Dance as Text : Ideologies of the Baroque Body (Res Monographs in Anthropology and Aesthetics)
- Book Reviews,
by Mark Franko

Dance as Text: Ideologies of the Baroque Body

FROM THE PUBLISHER

Dance as Text: Ideologies of the Baroque Body is a historical and theoretical examination of French court ballet over a hundred-year period, beginning in 1573, that spans the late Renaissance and the early baroque. Utilizing aesthetic and ideological criteria, Mark Franko analyzes court ballet librettos, contemporary performance theory, and related commentary on dance and movement in the literature of this period. Examining the formal choreographic apparatus that characterizes late Valois and early Bourbon ballet spectacle, Franko postulates that the evolving aesthetic ultimately reflected the political situation of the noble class, which devised and performed court ballets.
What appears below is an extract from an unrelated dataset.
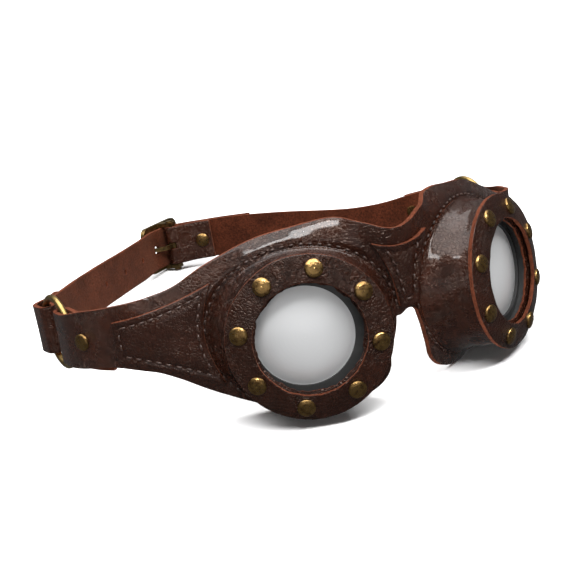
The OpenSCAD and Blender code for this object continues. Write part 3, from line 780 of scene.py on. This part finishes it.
def patch_sheet(name, outline, low_u, sign, stands_for, rows=44, cols=44):
    """Patch leather laid on the mask, pressed down along its stitching."""
    u, v = np.meshgrid(np.linspace(low_u, 1, cols), np.linspace(0, 1, rows), indexing="ij")
    s, w = outline(u, v)
    edge_u = np.minimum(u - low_u, 1 - u) / (1 - low_u)
    edge_v = np.minimum(v, 1 - v)
    span_u = np.abs(s[-1] - s[0])[None]
    span_v = np.abs(w[:, -1] - w[:, 0])[:, None]
    from_rim = np.minimum(edge_u * span_u, edge_v * span_v)
    press = PATCH_RAISE - 0.45 * np.exp(-((from_rim - STITCH_IN) / 0.8) ** 2)
    press = press + 0.3 * smooth(2.5, 7, from_rim)
    base = mask_surface(sign * s, w, 0.05)
    top_face = mask_surface(sign * s, w, PATCH_T + press + 0.1 * ripple(base, 6, 3))
    return closed_sheet(name, "mask", from_mask(top_face), from_mask(base),
                        [PATCH_GRAIN, FLESH, CUT_EDGE], stands_for, 0.35)


def line_on_patch(outline, ends, sign, height):
    """Row-frame points of a straight run between two (u, v) corners of a patch."""
    f = np.linspace(0, 1, 60)
    (u0, v0), (u1, v1) = ends
    s, w = outline(u0 + (u1 - u0) * f, v0 + (v1 - v0) * f)
    return from_mask(mask_surface(sign * s, w, height))


def stitch_run(points, normals, pitch=4.0, length=2.9, radius=0.42):
    """Vertices and faces of separate thread loops along a line of row-frame points."""
    p, at = resampled3(points, STITCH_STEP)
    n = np.stack([np.interp(at, np.linspace(0, at[-1], len(normals)), normals[:, k])
                  for k in range(3)], 1)
    verts, faces = [], []
    count = max(int(at[-1] // pitch), 1)
    start = (at[-1] - (count * pitch - (pitch - length))) / 2
    ring = np.arange(THREAD_SIDES) * math.tau / THREAD_SIDES
    for i in range(count):
        here = start + i * pitch + np.linspace(0, length, THREAD_RINGS)
        row = []
        for j, h in enumerate(here):
            k = int(np.clip(h / STITCH_STEP, 1, len(p) - 2))
            along = p[k + 1] - p[k - 1]
            along /= np.linalg.norm(along)
            up = n[k] / np.linalg.norm(n[k])
            sideways = np.cross(along, up)
            f = j / (len(here) - 1)
            arch = math.sin(math.pi * f)
            fat = radius * (0.55 + 0.45 * arch ** 0.5)
            mid = p[k] + up * (-0.55 + 0.85 * arch ** 0.6)
            row.append(mid + fat * (np.cos(ring)[:, None] * sideways + np.sin(ring)[:, None] * up))
        base = len(verts) * THREAD_SIDES
        verts += row
        for j in range(THREAD_RINGS - 1):
            low = base + j * THREAD_SIDES
            high = low + THREAD_SIDES
            for c in range(THREAD_SIDES):
                d = (c + 1) % THREAD_SIDES
                faces.append([low + c, low + d, high + d, high + c])
        last = base + (THREAD_RINGS - 1) * THREAD_SIDES
        faces += [[base + c for c in range(THREAD_SIDES - 1, -1, -1)],
                  [last + c for c in range(THREAD_SIDES)]]
    return np.concatenate(verts), faces


def resampled3(points, step):
    """The same line in space with points a given step apart, and their distances."""
    p = np.asarray(points, float)
    run = np.concatenate([[0], np.cumsum(np.linalg.norm(np.diff(p, axis=0), axis=1))])
    at = np.arange(0, run[-1], step)
    return np.stack([np.interp(at, run, p[:, k]) for k in range(3)], 1), at


def stitches(name, slot, runs, **sizes):
    """One piece of thread for a seam made of several runs of (points, normals)."""
    verts, faces = [], []
    for points, normals in runs:
        v, f = stitch_run(points, normals, **sizes)
        faces += [[k + sum(len(x) for x in verts) for k in q] for q in f]
        verts.append(v)
    o = make(name, "mask", np.concatenate(verts) * MM, faces, [THREAD])
    o.data.shade_smooth()
    return o


def outward(line_low, line_high):
    """Unit vectors from one line to the other."""
    d = line_high - line_low
    return d / np.linalg.norm(d, axis=1)[:, None]


def patch_stitches(name, outline, runs, sign):
    """Stitching of a patch along runs between its (u, v) corners."""
    made = []
    for ends in runs:
        low = line_on_patch(outline, ends, sign, PATCH_T + PATCH_RAISE - 0.35)
        high = line_on_patch(outline, ends, sign, PATCH_T + PATCH_RAISE + 0.65)
        made.append((low, outward(low, high)))
    return stitches(name, "patch_leather", made)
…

He shows how the body emerged from verbal theater as a self-sufficient text whose autonomy had varied ideological connotations, most important among which was the expression of noble resistance to the increasingly absolutist monarchy. Franko's analysis blends archival research with critical and cultural theory in order to resituate the burlesque tradition in its politically volatile context. Dance as Text thus provides a picture of the complex theoretical underpinnings of composite spectacle, the ideological tensions underlying experiments with autonomous dance, and finally, the subversiveness of Moliere's use of court ballet traditions.